_The exercise:_ Show every line that has the string "object" in it.

_Input rows:_

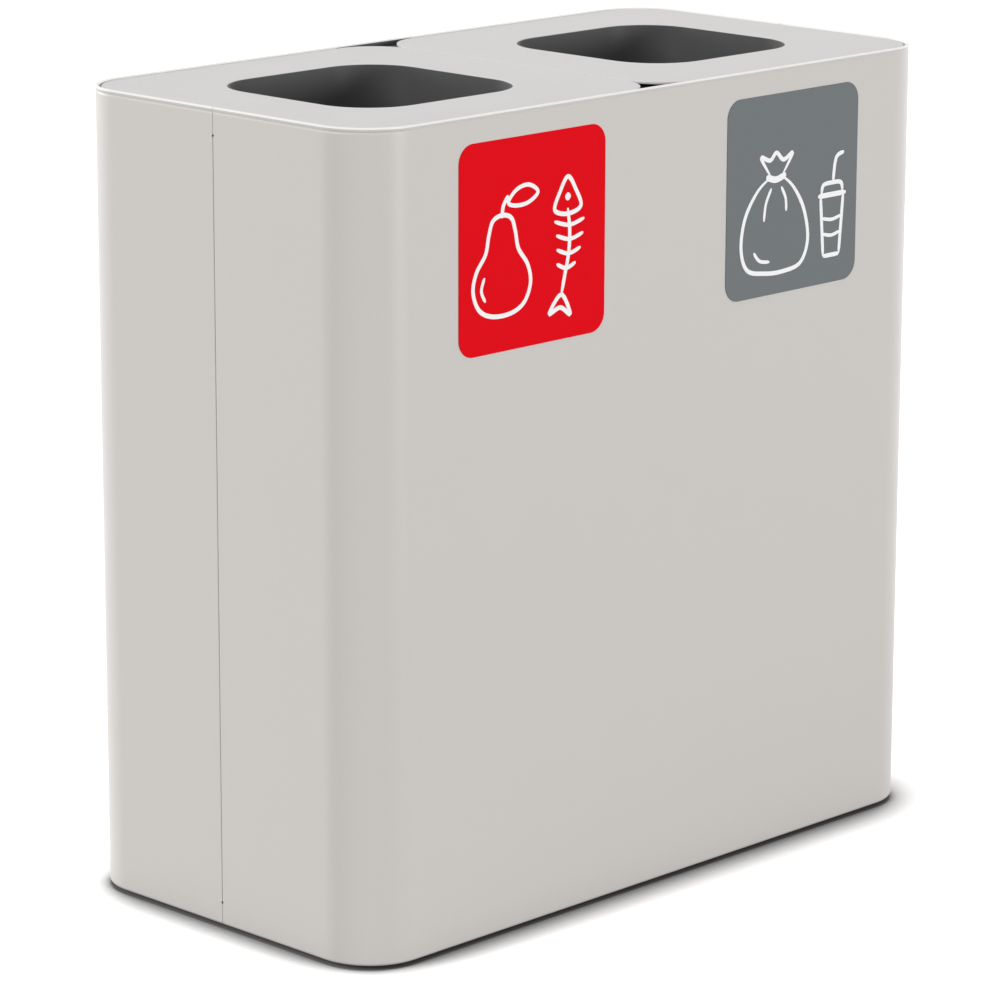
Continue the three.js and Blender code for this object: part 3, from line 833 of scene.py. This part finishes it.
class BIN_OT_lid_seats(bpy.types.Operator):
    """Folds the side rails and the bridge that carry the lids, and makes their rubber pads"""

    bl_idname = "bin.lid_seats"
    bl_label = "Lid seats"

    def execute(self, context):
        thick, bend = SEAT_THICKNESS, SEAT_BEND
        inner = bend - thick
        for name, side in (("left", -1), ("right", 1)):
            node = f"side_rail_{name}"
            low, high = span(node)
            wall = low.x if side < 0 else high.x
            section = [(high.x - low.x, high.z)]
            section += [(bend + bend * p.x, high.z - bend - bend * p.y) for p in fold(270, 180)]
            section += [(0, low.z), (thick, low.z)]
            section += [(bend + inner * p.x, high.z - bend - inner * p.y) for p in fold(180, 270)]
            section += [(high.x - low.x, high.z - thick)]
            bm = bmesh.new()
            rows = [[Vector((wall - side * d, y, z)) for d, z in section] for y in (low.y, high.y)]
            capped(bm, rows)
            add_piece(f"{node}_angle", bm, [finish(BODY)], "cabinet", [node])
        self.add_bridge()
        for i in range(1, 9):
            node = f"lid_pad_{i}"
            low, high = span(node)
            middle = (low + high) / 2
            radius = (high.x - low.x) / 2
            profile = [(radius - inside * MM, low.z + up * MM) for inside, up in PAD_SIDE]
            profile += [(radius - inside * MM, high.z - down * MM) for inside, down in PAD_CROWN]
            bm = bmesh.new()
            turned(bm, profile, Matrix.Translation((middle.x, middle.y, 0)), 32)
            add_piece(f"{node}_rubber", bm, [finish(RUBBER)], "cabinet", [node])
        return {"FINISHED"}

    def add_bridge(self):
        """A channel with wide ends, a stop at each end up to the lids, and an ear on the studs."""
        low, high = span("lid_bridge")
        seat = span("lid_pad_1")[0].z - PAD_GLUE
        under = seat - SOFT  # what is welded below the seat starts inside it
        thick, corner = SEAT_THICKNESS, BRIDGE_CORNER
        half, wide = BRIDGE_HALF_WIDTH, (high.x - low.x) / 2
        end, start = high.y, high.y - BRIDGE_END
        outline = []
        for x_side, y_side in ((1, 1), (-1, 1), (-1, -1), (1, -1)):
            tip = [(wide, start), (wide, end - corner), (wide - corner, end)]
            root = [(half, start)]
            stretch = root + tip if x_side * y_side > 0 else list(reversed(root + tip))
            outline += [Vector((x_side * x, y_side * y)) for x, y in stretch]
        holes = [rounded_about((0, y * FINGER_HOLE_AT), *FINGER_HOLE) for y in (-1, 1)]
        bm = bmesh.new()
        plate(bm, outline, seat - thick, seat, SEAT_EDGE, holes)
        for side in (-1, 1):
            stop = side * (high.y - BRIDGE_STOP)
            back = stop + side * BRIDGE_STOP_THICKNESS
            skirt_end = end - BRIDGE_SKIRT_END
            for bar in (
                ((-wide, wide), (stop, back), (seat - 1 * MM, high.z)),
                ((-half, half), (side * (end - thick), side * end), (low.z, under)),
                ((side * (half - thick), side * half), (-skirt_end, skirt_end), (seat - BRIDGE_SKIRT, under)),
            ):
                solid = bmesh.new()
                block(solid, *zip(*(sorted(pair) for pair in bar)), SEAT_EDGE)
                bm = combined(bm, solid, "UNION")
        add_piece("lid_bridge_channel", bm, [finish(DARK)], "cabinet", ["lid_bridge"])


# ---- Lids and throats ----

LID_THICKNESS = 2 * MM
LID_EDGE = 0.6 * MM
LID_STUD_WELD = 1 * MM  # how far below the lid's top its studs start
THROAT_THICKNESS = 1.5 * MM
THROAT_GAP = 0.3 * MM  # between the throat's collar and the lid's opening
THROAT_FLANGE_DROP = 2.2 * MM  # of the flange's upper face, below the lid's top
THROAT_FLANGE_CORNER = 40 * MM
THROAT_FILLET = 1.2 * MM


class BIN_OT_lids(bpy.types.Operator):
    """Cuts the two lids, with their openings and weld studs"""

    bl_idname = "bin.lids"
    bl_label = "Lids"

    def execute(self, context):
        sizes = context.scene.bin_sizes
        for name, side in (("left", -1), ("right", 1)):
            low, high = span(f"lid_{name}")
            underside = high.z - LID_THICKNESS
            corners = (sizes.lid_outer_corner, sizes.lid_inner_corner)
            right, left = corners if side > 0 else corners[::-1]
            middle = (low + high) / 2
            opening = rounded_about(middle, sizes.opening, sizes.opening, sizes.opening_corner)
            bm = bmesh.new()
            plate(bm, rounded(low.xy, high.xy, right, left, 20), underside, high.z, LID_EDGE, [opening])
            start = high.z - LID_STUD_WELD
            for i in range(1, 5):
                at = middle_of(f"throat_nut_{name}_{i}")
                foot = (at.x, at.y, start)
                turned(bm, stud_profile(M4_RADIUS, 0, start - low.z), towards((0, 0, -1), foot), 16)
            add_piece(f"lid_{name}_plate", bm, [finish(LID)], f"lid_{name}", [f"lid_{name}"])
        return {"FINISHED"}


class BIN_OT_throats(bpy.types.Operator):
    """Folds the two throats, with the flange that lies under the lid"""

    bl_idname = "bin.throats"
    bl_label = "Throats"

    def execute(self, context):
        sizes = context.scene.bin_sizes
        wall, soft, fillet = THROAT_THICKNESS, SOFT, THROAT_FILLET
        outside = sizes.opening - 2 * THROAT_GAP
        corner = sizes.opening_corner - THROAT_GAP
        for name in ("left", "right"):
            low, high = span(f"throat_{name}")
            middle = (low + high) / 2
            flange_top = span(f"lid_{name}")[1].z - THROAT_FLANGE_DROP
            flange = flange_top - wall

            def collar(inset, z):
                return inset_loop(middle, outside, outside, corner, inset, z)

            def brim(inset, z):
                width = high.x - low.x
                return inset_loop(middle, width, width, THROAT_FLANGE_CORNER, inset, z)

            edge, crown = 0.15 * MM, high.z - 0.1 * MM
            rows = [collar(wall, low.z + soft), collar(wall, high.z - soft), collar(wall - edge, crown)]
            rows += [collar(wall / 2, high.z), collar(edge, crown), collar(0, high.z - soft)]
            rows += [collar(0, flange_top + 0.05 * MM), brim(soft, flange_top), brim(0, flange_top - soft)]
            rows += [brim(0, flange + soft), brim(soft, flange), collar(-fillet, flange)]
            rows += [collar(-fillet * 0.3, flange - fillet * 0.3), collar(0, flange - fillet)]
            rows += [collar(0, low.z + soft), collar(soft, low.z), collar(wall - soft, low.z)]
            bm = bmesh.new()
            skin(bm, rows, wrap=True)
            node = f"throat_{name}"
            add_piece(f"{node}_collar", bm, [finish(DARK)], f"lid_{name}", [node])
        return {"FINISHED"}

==

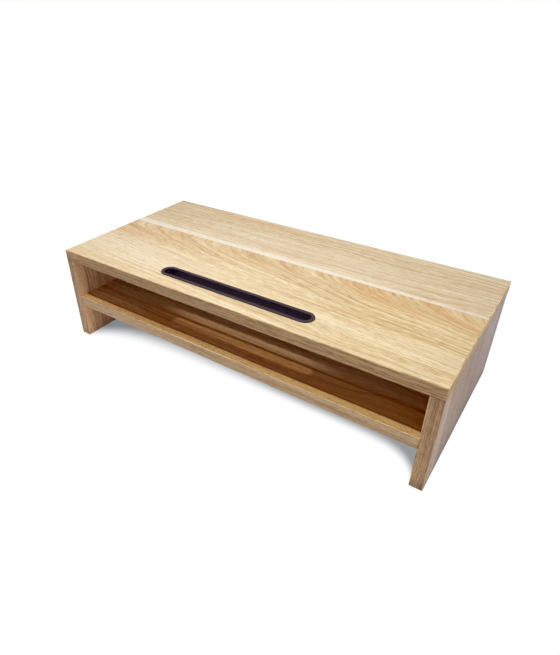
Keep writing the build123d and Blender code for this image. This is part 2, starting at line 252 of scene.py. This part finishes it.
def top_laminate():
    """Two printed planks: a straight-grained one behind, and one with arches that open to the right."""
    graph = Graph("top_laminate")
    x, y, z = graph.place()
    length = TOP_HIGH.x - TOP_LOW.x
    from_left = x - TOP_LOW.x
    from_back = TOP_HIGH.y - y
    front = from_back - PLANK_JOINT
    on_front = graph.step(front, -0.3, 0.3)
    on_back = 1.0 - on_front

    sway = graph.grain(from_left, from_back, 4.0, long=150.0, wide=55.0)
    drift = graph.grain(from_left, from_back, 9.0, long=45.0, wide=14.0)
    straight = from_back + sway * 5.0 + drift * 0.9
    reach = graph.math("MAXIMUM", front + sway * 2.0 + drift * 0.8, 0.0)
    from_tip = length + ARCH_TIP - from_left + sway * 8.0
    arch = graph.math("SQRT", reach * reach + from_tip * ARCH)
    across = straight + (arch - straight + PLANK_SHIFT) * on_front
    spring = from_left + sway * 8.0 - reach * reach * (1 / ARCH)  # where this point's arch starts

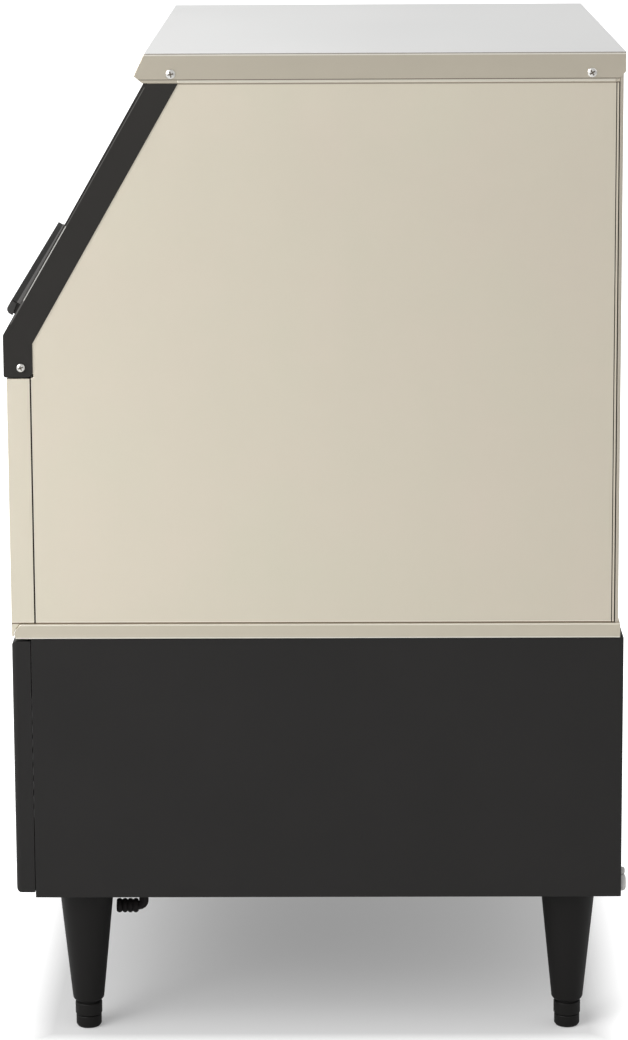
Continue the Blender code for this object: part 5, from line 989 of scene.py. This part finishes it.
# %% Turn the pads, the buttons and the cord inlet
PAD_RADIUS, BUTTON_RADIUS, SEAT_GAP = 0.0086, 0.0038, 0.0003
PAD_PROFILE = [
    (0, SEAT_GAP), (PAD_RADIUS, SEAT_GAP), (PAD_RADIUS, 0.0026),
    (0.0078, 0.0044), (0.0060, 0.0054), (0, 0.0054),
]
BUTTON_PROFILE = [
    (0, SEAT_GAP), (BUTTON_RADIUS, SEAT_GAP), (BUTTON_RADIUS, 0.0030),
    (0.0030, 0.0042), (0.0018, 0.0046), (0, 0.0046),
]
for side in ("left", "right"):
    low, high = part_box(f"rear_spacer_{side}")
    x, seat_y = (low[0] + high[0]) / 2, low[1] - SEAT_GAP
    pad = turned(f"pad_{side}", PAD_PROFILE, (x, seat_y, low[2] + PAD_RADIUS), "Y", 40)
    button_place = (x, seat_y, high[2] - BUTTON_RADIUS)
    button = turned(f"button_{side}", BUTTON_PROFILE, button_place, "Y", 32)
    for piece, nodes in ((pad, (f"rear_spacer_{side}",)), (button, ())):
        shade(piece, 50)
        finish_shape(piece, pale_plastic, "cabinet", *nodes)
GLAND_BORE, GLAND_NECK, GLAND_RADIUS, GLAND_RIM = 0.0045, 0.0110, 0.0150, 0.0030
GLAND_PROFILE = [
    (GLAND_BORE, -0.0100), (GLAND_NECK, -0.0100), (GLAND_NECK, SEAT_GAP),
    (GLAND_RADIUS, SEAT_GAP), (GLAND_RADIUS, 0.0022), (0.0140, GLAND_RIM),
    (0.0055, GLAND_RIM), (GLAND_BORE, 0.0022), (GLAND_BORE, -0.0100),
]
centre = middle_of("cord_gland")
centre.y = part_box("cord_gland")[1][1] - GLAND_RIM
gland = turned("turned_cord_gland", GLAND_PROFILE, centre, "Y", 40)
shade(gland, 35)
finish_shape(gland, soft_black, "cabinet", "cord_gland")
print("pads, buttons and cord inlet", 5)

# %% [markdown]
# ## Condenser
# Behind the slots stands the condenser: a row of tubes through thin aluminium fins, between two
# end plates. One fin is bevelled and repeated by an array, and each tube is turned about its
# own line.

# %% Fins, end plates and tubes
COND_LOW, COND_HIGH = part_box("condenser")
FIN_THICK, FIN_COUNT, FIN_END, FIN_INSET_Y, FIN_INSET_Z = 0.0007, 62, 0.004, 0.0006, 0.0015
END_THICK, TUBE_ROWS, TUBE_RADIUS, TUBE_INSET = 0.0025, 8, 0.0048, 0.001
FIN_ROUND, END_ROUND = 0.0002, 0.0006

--

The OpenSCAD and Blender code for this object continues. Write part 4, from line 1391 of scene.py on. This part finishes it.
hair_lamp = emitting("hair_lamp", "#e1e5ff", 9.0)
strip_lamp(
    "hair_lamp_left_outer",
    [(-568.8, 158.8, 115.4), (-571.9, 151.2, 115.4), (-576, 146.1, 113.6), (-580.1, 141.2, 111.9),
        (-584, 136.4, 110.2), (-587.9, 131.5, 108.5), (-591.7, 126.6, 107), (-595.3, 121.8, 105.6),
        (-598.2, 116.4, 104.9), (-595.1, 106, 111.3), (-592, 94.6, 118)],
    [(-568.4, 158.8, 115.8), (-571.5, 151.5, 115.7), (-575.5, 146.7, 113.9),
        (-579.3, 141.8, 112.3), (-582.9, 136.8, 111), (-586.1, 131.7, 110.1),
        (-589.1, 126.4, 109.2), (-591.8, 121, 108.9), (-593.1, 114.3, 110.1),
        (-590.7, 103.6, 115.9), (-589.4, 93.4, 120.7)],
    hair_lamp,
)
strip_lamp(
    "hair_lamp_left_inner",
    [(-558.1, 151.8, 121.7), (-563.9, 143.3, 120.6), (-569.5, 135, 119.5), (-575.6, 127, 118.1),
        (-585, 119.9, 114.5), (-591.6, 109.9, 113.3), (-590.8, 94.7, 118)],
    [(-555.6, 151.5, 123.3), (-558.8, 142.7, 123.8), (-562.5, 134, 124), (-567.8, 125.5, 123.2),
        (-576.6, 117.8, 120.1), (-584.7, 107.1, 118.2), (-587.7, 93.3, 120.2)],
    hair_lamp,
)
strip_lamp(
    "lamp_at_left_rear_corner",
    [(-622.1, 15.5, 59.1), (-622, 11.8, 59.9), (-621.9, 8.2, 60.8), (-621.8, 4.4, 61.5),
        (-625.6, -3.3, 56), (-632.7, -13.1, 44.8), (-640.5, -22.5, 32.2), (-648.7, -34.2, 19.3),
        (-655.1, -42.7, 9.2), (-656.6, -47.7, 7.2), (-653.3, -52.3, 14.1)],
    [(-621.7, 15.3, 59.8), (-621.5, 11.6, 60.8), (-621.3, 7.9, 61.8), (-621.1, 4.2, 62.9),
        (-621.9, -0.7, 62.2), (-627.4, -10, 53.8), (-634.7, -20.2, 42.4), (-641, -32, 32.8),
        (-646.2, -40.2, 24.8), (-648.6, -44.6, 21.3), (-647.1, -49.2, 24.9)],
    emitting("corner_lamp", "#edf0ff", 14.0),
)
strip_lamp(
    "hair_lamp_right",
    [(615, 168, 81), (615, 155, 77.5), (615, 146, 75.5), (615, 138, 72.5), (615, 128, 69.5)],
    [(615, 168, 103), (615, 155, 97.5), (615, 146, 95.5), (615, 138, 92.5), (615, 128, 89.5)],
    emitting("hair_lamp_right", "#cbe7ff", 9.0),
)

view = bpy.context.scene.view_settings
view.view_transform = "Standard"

_Result of this task:_
Continue the three.js and Blender code for this object: part 3, from line 833 of scene.py. This part finishes it.
Continue the Blender code for this object: part 5, from line 989 of scene.py. This part finishes it.
The OpenSCAD and Blender code for this object continues. Write part 4, from line 1391 of scene.py on. This part finishes it.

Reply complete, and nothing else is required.